(Work to do): Copy exactly the lines of the records below, and only those lines, beginning with the line that contains "Turn this picture" and ending with the line that contains "A slotted cheese-head".

(Provided material):
|---|
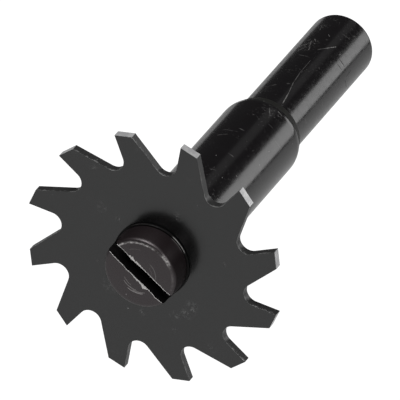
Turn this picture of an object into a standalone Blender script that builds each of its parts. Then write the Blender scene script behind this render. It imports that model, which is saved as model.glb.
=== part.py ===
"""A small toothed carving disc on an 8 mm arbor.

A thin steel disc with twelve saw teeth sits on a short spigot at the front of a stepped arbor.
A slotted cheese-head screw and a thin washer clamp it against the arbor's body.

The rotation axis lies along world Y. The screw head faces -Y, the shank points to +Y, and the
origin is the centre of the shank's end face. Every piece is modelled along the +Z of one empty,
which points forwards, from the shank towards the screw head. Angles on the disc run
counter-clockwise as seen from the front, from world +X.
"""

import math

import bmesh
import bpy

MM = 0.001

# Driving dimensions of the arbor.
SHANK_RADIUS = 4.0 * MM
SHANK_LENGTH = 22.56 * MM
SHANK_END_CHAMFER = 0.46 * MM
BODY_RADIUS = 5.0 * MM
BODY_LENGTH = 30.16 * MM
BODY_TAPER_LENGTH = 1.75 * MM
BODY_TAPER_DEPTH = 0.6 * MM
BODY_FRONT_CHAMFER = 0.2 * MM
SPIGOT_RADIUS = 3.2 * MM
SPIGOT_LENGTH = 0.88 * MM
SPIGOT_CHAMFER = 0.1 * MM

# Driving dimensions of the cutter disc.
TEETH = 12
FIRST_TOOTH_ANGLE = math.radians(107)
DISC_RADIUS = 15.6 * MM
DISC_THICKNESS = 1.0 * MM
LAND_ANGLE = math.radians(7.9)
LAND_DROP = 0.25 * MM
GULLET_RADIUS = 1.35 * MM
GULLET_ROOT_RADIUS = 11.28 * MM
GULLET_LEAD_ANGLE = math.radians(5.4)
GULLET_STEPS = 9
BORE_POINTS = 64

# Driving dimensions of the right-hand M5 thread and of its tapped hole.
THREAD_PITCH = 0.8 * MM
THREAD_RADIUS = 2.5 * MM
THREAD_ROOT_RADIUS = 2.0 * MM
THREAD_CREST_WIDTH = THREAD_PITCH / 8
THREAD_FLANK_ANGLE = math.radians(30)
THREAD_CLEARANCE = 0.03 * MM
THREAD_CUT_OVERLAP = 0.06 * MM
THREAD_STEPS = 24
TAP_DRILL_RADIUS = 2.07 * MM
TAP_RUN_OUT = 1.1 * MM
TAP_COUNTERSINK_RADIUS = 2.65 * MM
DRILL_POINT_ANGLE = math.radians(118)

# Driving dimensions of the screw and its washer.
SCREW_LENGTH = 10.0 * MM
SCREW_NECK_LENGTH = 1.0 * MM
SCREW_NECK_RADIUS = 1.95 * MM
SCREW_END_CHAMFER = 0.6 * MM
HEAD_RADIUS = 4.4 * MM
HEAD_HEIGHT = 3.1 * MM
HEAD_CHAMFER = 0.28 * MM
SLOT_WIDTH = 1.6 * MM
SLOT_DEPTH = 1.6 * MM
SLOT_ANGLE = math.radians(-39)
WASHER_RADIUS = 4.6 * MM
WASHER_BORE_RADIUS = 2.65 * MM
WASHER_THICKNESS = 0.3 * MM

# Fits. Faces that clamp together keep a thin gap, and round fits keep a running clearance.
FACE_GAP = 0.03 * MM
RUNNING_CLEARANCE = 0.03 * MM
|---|
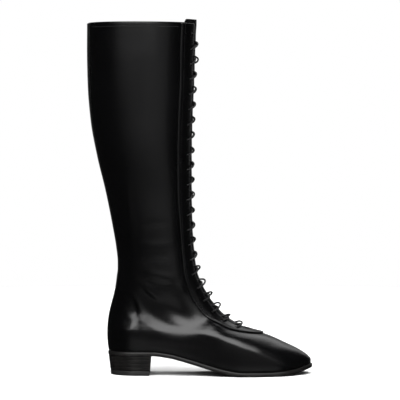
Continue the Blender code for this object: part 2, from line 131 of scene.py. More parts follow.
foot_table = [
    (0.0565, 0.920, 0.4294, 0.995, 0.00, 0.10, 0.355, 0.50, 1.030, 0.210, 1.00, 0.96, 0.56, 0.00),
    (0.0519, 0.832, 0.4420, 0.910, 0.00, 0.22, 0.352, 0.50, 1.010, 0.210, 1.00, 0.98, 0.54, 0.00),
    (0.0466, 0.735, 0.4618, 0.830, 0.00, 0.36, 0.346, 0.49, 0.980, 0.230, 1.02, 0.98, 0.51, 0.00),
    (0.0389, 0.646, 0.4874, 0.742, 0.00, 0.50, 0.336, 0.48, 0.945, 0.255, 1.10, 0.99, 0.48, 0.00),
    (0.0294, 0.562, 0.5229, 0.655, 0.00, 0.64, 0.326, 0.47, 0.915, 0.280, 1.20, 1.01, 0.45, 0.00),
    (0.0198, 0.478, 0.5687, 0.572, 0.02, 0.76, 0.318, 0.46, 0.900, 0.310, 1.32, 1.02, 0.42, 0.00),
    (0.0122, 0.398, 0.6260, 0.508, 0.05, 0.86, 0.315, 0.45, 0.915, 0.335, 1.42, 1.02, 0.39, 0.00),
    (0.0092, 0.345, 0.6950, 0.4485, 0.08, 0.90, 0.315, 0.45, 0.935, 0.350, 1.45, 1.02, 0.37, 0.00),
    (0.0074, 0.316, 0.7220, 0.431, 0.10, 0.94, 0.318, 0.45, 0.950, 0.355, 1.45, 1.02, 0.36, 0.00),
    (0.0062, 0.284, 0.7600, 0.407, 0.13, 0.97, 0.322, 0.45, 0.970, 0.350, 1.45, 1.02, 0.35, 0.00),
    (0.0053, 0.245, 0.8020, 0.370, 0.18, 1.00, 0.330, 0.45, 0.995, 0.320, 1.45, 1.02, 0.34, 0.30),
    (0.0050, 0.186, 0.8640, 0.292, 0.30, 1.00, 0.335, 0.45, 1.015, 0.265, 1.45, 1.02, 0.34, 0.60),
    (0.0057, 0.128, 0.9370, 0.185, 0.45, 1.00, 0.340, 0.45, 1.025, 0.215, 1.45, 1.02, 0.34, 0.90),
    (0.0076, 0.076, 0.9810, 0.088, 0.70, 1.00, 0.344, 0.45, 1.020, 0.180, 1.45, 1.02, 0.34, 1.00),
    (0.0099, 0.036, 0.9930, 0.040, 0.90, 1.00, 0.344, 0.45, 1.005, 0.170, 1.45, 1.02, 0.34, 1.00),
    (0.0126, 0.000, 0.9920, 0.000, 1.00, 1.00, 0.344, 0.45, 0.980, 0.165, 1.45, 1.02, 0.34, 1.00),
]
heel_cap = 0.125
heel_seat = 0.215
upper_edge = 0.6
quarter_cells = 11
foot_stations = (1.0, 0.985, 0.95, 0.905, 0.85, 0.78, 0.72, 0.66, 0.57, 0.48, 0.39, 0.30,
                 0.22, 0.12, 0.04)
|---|
(Written solution):
Turn this picture of an object into a standalone Blender script that builds each of its parts. Then write the Blender scene script behind this render. It imports that model, which is saved as model.glb.
=== part.py ===
"""A small toothed carving disc on an 8 mm arbor.

A thin steel disc with twelve saw teeth sits on a short spigot at the front of a stepped arbor.
A slotted cheese-head screw and a thin washer clamp it against the arbor's body.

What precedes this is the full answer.